Some films:
The Importance of Being Earnest (1952)
Frame of The Importance of Being Earnest (2002) |
The Trials of Oscar Wilde (1960)
Happy Prince, "La importancia de llamarse Oscar Wilde", (2018)
The importance... a radio play: BBC audio
The Importance of Being Earnest was a very successful play in London at the end of the 19th century, but
its performances stopped when Oscar Wilde became convicted for “gross indecency”
and sent to prison.
There are some versions of the same play. Ours has three acts.
In the first act, Algernon Moncrieff gets some
visitors at home. The first visitor is his friend Ernest Worthing; in his visit,
we discover that his real name isn’t Ernest, but Jack (a form of John). Algernon
also finds that Ernest is the tutor of a very beautiful young ward called
Cecily Cardew, and immediately he falls in love with her.
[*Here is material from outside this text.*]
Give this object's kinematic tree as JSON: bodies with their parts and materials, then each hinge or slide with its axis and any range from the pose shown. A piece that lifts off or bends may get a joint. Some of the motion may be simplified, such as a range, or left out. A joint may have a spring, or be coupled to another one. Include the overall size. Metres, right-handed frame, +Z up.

Next visitors are his aunt Augusta (Lady Bracknell)
and her daughter Gwendolen. While Aunt Augusta, with the help of Algernon, is
selecting some music for a party she’s going to have that evening, Ernest/Jack
proposes to Gwendolen, and she says yes. Aunt Augusta comes back suddenly, reproaches
the couple’s behaviour and attitude and, obviously, cancels the engagement. However,
she asks some questions to Ernest/Jack in order to discover if he is an
eligible man for her daughter; when she knows that he has no parents and has been
adopted, she discards him absolutely and forbids him to approach Gwendolen.
By chance (and listening attentively) Algernon gets to
know Cecily’s address in the country, and decides to visit her.
Oscar Wilde was born in Dublin in 1854 and died in
Paris at the age of 46.
He was the son of an important poetess of the Irish Literary
Renaissance.
He went to Trinity College in Dublin and then to Oxford.
After that, he settled in London, where he got the reputation of a clever wit
for his writings and lectures. His epigrams and paradoxes are famous. He also
went to the USA to deliver lectures.
But he got his literary position thanks to his novel The
Picture of Dorian Gray (1890) and to his play The Importance of Being
Earnest (1895). He also wrote some short stories, e.g. The Happy Prince,
and some poems, e.g. The Ballad of Reading Gaol.
At the age of 30, he got married and had two children.
Wilde prosecuted the Marquess of Queensberry (Lord Alfred
Douglas’s father, his lover) for criminal libel and lost the trial. As a consequence
of the information appeared in the trial relative to his sexual behaviour (“the
love that dare not speak its name”), he was arrested and sentenced to two
years of hard labour. Once he got out of prison, he went to Paris, where he
spent his three last years of life, impoverished and abandoned from everybody.
His tomb is in Père Lachaise cemetery in Paris.